Synthetics are generally only applied in server - client type backup systems. A client computer may perform a backup by any method, incremental, delta, etc. then transfer that backup to a server. At some point the server then combines several of the individual backup archives to form a synthetic full backup. Because of this, after the initial full backup, the client machine only needs to perform backups of new or modified files, another full backup will never be necessary.
The benefits of this approach are twofold. First, the backup speed of technologies like differentials won’t degrade over time because of the growing size of cumulative archives since a synthetic will be made on a regular basis. Secondly, when a full restore needs to be made on a client machine, no reconstruction of files or file parts needs to be done. The reconstruction has already been performed by the server allowing the client machine the fastest possible recovery time.
Some backup software has the ability to employ multiple hard links to preserve space when you wish to save multiple full mirror style backups of the same set of files.
To understand what a hard link is consider how files are stored on a hard drive. When you save a document file, the physical data can be written any where on the disk. Then the file system makes a reference or hard link to that physical data with the file name you specify. With some file systems it is possible to create more than one reference to that physical data. Using multiple hard links it is possible to assign any number of file names in different folders to the same physical data.

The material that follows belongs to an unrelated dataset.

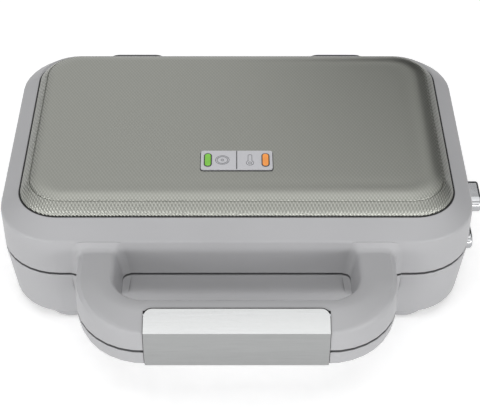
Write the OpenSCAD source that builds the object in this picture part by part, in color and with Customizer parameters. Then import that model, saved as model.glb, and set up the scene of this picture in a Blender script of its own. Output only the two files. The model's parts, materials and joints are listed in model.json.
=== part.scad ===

When using backup programs that support creating hard links to make several backups of the same files, the program will build hard links for all the files that have not changed. For example, if you create two copies of a folder that contains 100MB of data, they normally would end up using 200MB of space. With hard links they would only use 100MB of space. If you changed one 2MB file before you make the second copy using hard links, the two folders would consume 102MB of space.1 The first folder would contain the original 2MB file while the second would contain the modified one.
It should be mentioned that if you decide you want to delete one of the backups containing hard links, it is not a problem, as all the other hard links will be unaffected. The physical file on the disk is only deleted when all the hard links to it are removed. Also hard links can only exist within the same volume. ( e.g. they can not span across different partitions or drives) On Windows based file systems, NTFS supports hard links, while FAT does not.
1. Windows Explorer does not report file space as one would expect when using hard links. If a 100MB file has two hard links both links will be reported as consuming 100MB of space for a total of 200MB used. However, the space saved by the hard links is reflected in the amount of free space on the drive, only 100MB will have been consumed.